**Problem requirements**. The records that follow must be repeated verbatim, every one of them.

**Extracted data**.
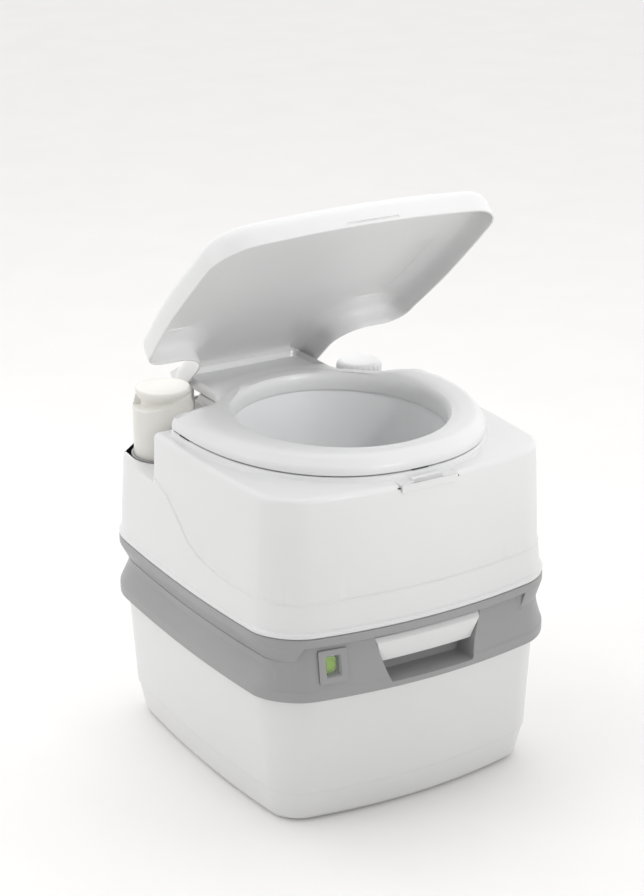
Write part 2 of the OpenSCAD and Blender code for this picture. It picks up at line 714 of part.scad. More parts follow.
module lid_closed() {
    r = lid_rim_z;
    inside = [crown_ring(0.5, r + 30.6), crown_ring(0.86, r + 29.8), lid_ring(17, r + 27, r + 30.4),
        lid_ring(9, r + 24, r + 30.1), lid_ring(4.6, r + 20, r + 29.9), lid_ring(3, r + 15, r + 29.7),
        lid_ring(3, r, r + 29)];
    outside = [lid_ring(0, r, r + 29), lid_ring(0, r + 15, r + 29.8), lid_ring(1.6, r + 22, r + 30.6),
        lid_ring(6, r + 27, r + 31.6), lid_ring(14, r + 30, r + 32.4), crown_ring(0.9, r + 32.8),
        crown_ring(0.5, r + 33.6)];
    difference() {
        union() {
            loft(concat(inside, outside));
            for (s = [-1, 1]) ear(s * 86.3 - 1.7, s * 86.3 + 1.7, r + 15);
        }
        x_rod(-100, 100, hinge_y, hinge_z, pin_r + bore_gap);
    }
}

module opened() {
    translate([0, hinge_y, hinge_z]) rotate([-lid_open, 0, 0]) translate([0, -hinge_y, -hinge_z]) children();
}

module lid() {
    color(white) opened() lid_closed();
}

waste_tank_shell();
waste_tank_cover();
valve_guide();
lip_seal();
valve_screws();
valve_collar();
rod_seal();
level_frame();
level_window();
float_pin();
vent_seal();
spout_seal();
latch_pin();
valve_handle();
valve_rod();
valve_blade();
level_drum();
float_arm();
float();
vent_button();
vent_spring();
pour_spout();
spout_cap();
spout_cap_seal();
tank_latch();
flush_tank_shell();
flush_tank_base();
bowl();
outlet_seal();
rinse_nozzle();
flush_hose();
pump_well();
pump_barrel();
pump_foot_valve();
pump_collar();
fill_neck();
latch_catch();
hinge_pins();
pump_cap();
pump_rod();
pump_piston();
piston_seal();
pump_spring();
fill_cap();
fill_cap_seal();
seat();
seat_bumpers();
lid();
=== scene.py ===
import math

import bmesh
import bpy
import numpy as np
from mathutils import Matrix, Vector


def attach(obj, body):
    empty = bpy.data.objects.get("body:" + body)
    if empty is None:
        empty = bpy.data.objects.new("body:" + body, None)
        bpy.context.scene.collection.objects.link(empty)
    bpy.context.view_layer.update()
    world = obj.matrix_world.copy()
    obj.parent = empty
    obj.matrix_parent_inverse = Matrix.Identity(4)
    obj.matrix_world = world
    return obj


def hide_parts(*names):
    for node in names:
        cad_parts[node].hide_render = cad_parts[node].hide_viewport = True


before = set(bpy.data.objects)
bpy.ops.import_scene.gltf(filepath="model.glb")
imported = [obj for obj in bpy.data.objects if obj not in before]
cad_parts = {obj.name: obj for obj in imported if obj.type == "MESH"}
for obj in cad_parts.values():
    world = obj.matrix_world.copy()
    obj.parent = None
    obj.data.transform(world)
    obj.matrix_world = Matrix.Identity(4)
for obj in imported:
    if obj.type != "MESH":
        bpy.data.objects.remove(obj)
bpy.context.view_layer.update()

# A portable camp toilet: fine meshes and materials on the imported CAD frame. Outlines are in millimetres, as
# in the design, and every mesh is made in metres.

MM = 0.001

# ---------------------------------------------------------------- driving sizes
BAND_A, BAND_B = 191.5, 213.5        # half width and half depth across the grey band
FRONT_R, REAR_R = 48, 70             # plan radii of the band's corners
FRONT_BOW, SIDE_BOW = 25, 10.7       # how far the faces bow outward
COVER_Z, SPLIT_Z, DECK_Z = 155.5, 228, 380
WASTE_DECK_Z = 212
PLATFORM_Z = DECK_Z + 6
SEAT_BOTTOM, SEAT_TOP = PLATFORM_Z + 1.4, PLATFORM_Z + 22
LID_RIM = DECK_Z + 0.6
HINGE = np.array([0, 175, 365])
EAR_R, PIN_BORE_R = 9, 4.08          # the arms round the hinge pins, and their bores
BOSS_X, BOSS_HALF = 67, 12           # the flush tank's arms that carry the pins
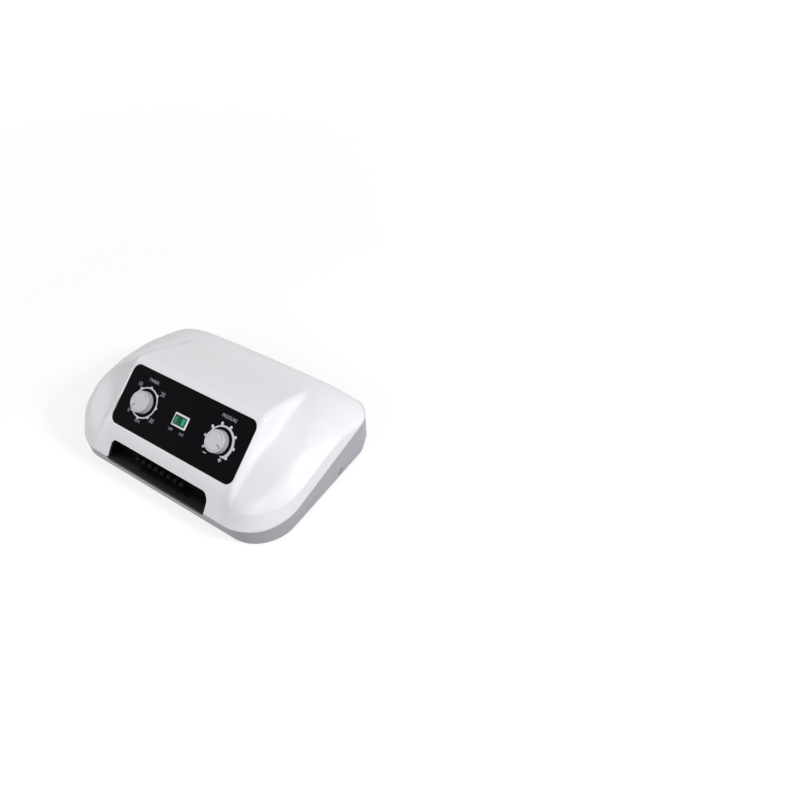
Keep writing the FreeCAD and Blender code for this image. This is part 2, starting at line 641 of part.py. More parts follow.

**The reply**.
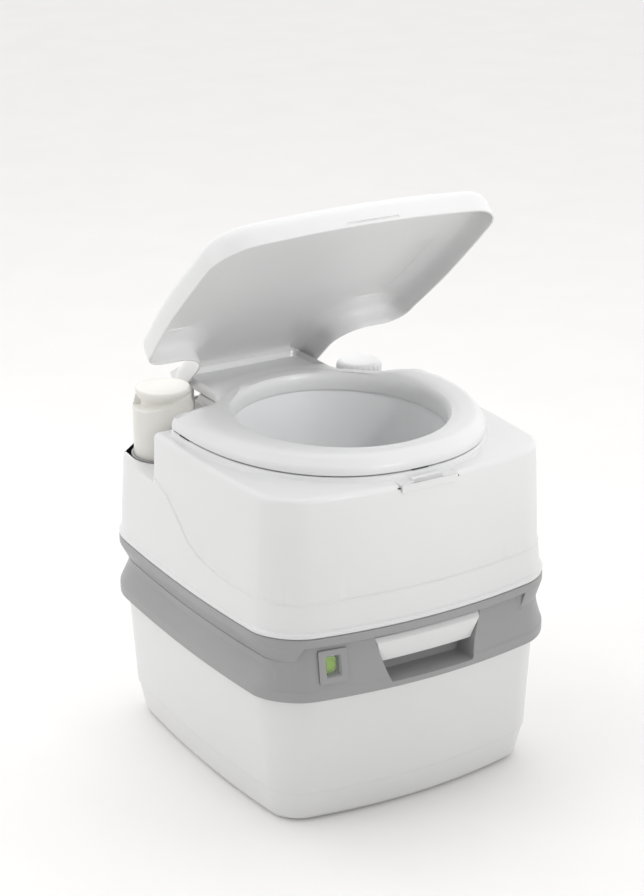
Write part 2 of the OpenSCAD and Blender code for this picture. It picks up at line 714 of part.scad. More parts follow.
module lid_closed() {
    r = lid_rim_z;
    inside = [crown_ring(0.5, r + 30.6), crown_ring(0.86, r + 29.8), lid_ring(17, r + 27, r + 30.4),
        lid_ring(9, r + 24, r + 30.1), lid_ring(4.6, r + 20, r + 29.9), lid_ring(3, r + 15, r + 29.7),
        lid_ring(3, r, r + 29)];
    outside = [lid_ring(0, r, r + 29), lid_ring(0, r + 15, r + 29.8), lid_ring(1.6, r + 22, r + 30.6),
        lid_ring(6, r + 27, r + 31.6), lid_ring(14, r + 30, r + 32.4), crown_ring(0.9, r + 32.8),
        crown_ring(0.5, r + 33.6)];
    difference() {
        union() {
            loft(concat(inside, outside));
            for (s = [-1, 1]) ear(s * 86.3 - 1.7, s * 86.3 + 1.7, r + 15);
        }
        x_rod(-100, 100, hinge_y, hinge_z, pin_r + bore_gap);
    }
}

module opened() {
    translate([0, hinge_y, hinge_z]) rotate([-lid_open, 0, 0]) translate([0, -hinge_y, -hinge_z]) children();
}

module lid() {
    color(white) opened() lid_closed();
}

waste_tank_shell();
waste_tank_cover();
valve_guide();
lip_seal();
valve_screws();
valve_collar();
rod_seal();
level_frame();
level_window();
float_pin();
vent_seal();
spout_seal();
latch_pin();
valve_handle();
valve_rod();
valve_blade();
level_drum();
float_arm();
float();
vent_button();
vent_spring();
pour_spout();
spout_cap();
spout_cap_seal();
tank_latch();
flush_tank_shell();
flush_tank_base();
bowl();
outlet_seal();
rinse_nozzle();
flush_hose();
pump_well();
pump_barrel();
pump_foot_valve();
pump_collar();
fill_neck();
latch_catch();
hinge_pins();
pump_cap();
pump_rod();
pump_piston();
piston_seal();
pump_spring();
fill_cap();
fill_cap_seal();
seat();
seat_bumpers();
lid();
=== scene.py ===
import math

import bmesh
import bpy
import numpy as np
from mathutils import Matrix, Vector


def attach(obj, body):
    empty = bpy.data.objects.get("body:" + body)
    if empty is None:
        empty = bpy.data.objects.new("body:" + body, None)
        bpy.context.scene.collection.objects.link(empty)
    bpy.context.view_layer.update()
    world = obj.matrix_world.copy()
    obj.parent = empty
    obj.matrix_parent_inverse = Matrix.Identity(4)
    obj.matrix_world = world
    return obj


def hide_parts(*names):
    for node in names:
        cad_parts[node].hide_render = cad_parts[node].hide_viewport = True


before = set(bpy.data.objects)
bpy.ops.import_scene.gltf(filepath="model.glb")
imported = [obj for obj in bpy.data.objects if obj not in before]
cad_parts = {obj.name: obj for obj in imported if obj.type == "MESH"}
for obj in cad_parts.values():
    world = obj.matrix_world.copy()
    obj.parent = None
    obj.data.transform(world)
    obj.matrix_world = Matrix.Identity(4)
for obj in imported:
    if obj.type != "MESH":
        bpy.data.objects.remove(obj)
bpy.context.view_layer.update()

# A portable camp toilet: fine meshes and materials on the imported CAD frame. Outlines are in millimetres, as
# in the design, and every mesh is made in metres.

MM = 0.001

# ---------------------------------------------------------------- driving sizes
BAND_A, BAND_B = 191.5, 213.5        # half width and half depth across the grey band
FRONT_R, REAR_R = 48, 70             # plan radii of the band's corners
FRONT_BOW, SIDE_BOW = 25, 10.7       # how far the faces bow outward
COVER_Z, SPLIT_Z, DECK_Z = 155.5, 228, 380
WASTE_DECK_Z = 212
PLATFORM_Z = DECK_Z + 6
SEAT_BOTTOM, SEAT_TOP = PLATFORM_Z + 1.4, PLATFORM_Z + 22
LID_RIM = DECK_Z + 0.6
HINGE = np.array([0, 175, 365])
EAR_R, PIN_BORE_R = 9, 4.08          # the arms round the hinge pins, and their bores
BOSS_X, BOSS_HALF = 67, 12           # the flush tank's arms that carry the pins
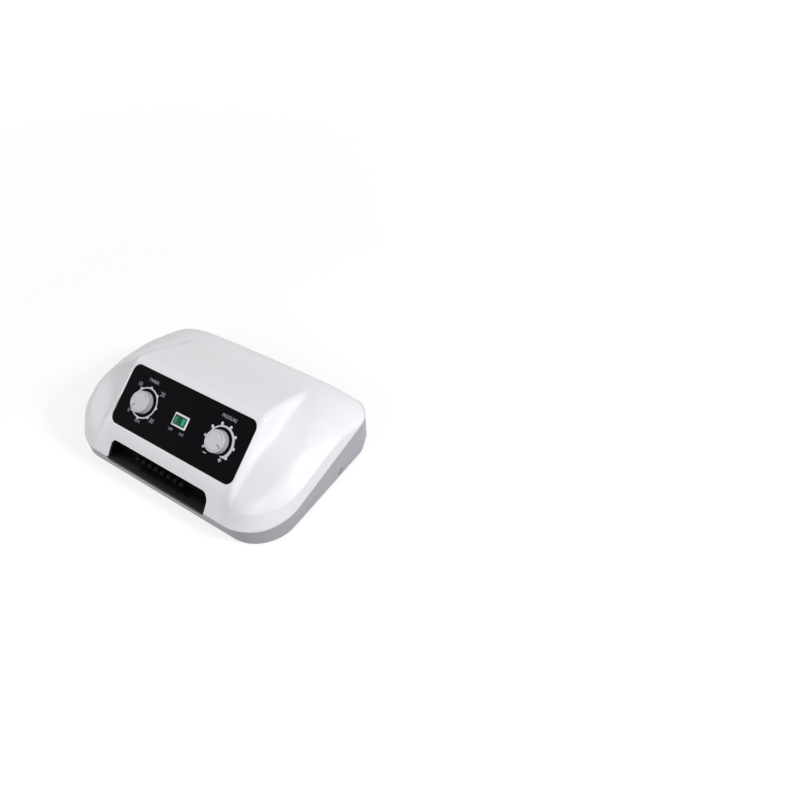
Keep writing the FreeCAD and Blender code for this image. This is part 2, starting at line 641 of part.py. More parts follow.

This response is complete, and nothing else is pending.